I planned on getting everything done I needed to do after work today, so I could devote the long weekend to finally finishing/building Rose’s Pantry Cabinet.


Rose and I made a quick stop in Home Depot, finding quality 1x6s quickly and a router trim bit I needed. We breezed through the check out. We got a close parking space at Wal-Mart and flew thru the store buying the items on our list. After a short checkout wait in the 20 items or less isle we exited the Super Center. I then ran to the beer Distributor for a 30 pack of Busch Light. It was on Sale (I am trying to count my calories. ). With the Mercury Sable wagon loaded up with all the essentials, Beer, Food and Wood I proceeded homeward bound at a brisk pace.
Everything in my world was just peachy. The sky was blue, the sun was shining, my loving wife was chatting happily with me and I was off from work till Monday. I then came upon the elderly male driver puttering along the 2 lane, double yellow lined road at the breath taking speed of 33 miles per hour….the suggested speed limit on the road was 50. We were going that slow I could actually hear the frozen Banana Cream Pie melting. I was developing a Sahara Desert dry mouth thirst and my 55 year old bladder was telling me it just decided it was at full capacity.
I knew there was a long, clear, straight passing zone just ahead at the crest of the hill. As the elderly man piloting the 33 mile per hour rocket sled crested the hill I glanced in the rear view mirror and saw that speed racer was leading a pack of 9 vehicles traveling at 33 miles per hour. I went to pull out and pass the old geezer and pulled right back in line as there were 6 cars coming at me doing the posted speed limit of 50 miles per hour. I silently cursed my fate and barely managed to keep the Sable wagon under control while traveling at the warp speed of 33 miles per hour. The leader of the pack and I were nearing the end of the legal passing zone when the oncoming traffic cleared. I pulled into the other lane and let the 6 cylinders of the Sable wagon run free. It’s not hard or distance consuming to pass a car going 33 miles per hour. I started my pass crossing the dotted yellow lines and finished by crossing the double yellow line. I had a smile on my face as I realized that I was the only one that was able to get around speed racer.
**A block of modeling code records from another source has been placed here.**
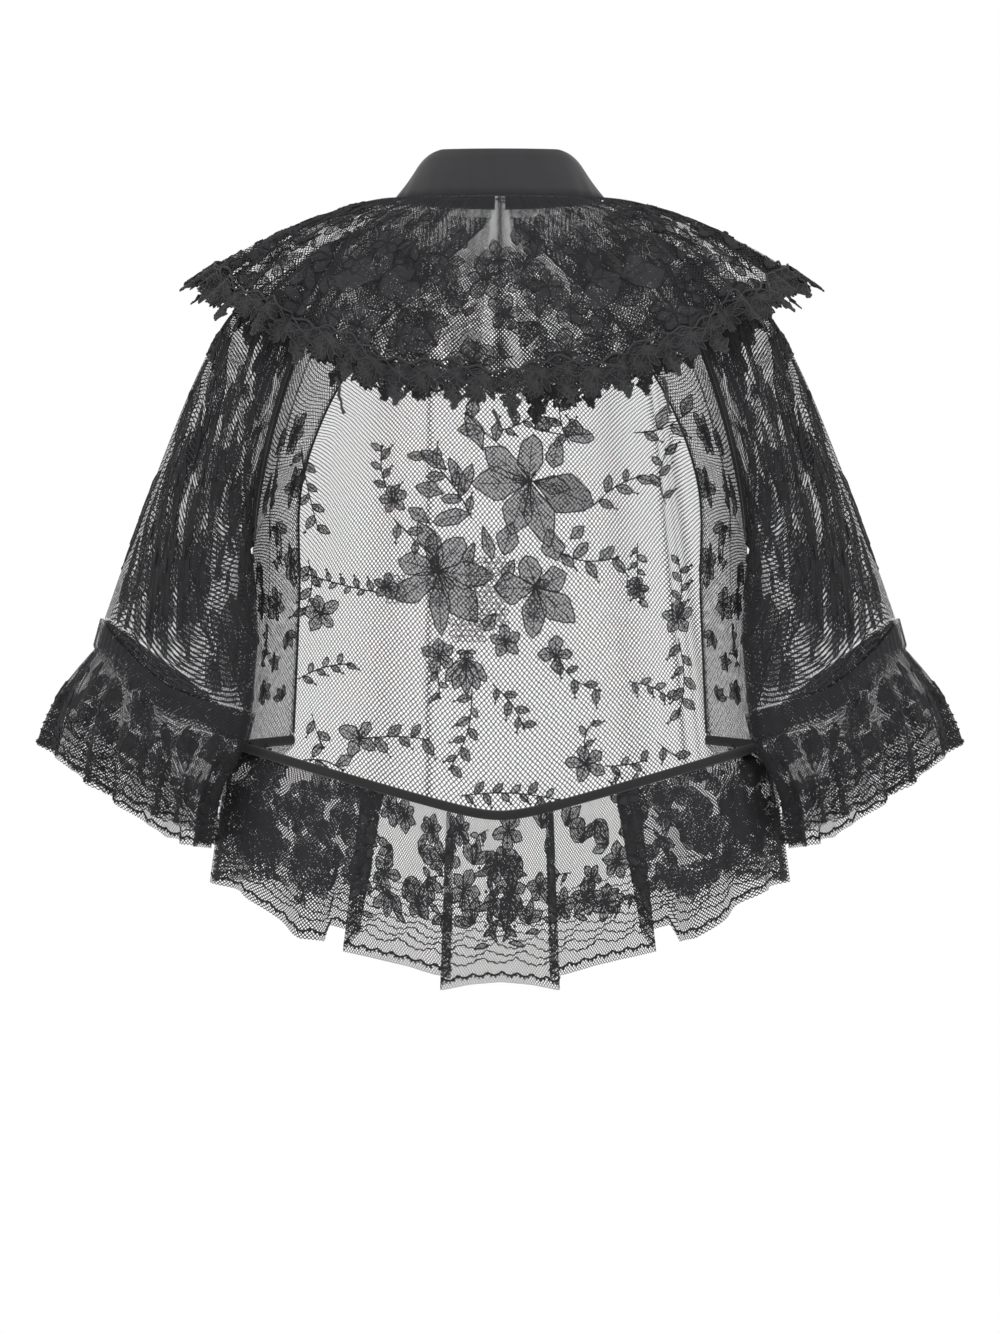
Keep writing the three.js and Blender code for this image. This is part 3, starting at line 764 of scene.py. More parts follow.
def cloth_look(name, dark, light, weave):
    """Plain woven cloth: fine crossing ribs."""
    nodes = Nodes(name)
    place = nodes.tree.nodes.new("ShaderNodeTexCoord").outputs["Object"]
    ribs = []
    for direction in ("X", "Z"):
        wave = nodes.add("ShaderNodeTexWave", Scale=weave, Distortion=0.6, Vector=place)
        wave.bands_direction = direction
        ribs.append(wave.outputs["Fac"])
    height = nodes.math("MULTIPLY", nodes.math("ADD", *ribs), 0.5)
    cloudy = nodes.math("MULTIPLY", nodes.noise(45.0), 0.6)
    nodes.colour(nodes.math("ADD", nodes.math("MULTIPLY", height, 0.4), cloudy), dark, light)
    nodes.bump(height, 0.35, 0.0004)
    nodes.surface(0.85, 0.2, Sheen_Weight=0.25)
    return nodes.material


def cord_look(name, dark, light, scale, roughness=0.7):
    """Twisted thread."""
    nodes = Nodes(name)
    twist = nodes.noise(scale, 3.0)
    nodes.colour(twist, dark, light)
    nodes.bump(twist, 0.5, 0.0003)
    nodes.surface(roughness, 0.3)
    return nodes.material


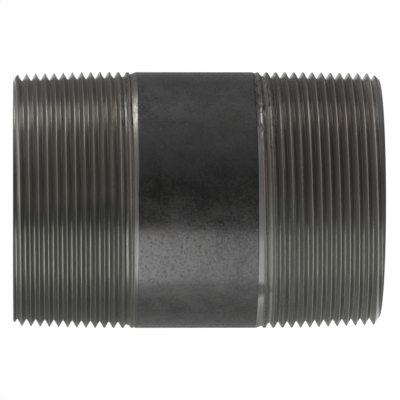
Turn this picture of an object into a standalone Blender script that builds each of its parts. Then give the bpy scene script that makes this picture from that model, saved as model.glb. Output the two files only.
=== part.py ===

The smile was Very Short Lived as I glanced in my rear view mirror to see a vehicle passing the long line of cars behind me at a high rate of speed. The person driving that vehicle was able to accomplish that feat because he had a bar of flashing red and blue lights atop his vehicle and he was employed by the State of Pennsylvania as a “State Trooper”. I let fly the universal comment when you realize a policeman is signaling you to pull over….”AHHH POOP!!!
Rose asked me what was wrong; I told her a state trooper wanted to talk to me, forth with.
I pulled over as soon as it was safe enough….right across from the entrance to SCI Mahanoy. (State Corrections Institute- Mahanoy). My day proceeded to get even worse…
I took off my seat belt to get my wallet. I had my driver’s license and owner’s card and my proof of insurance card…that expired in 2009. The trooper arrived at my open window as I sat there unseat belted, I handed him my cards along with the other insurance card Rose retrieved from the glove compartment. He informed me that I was stopped for an illegal pass. I did admit to him that I started the pass on the dotted line but ended it illegally.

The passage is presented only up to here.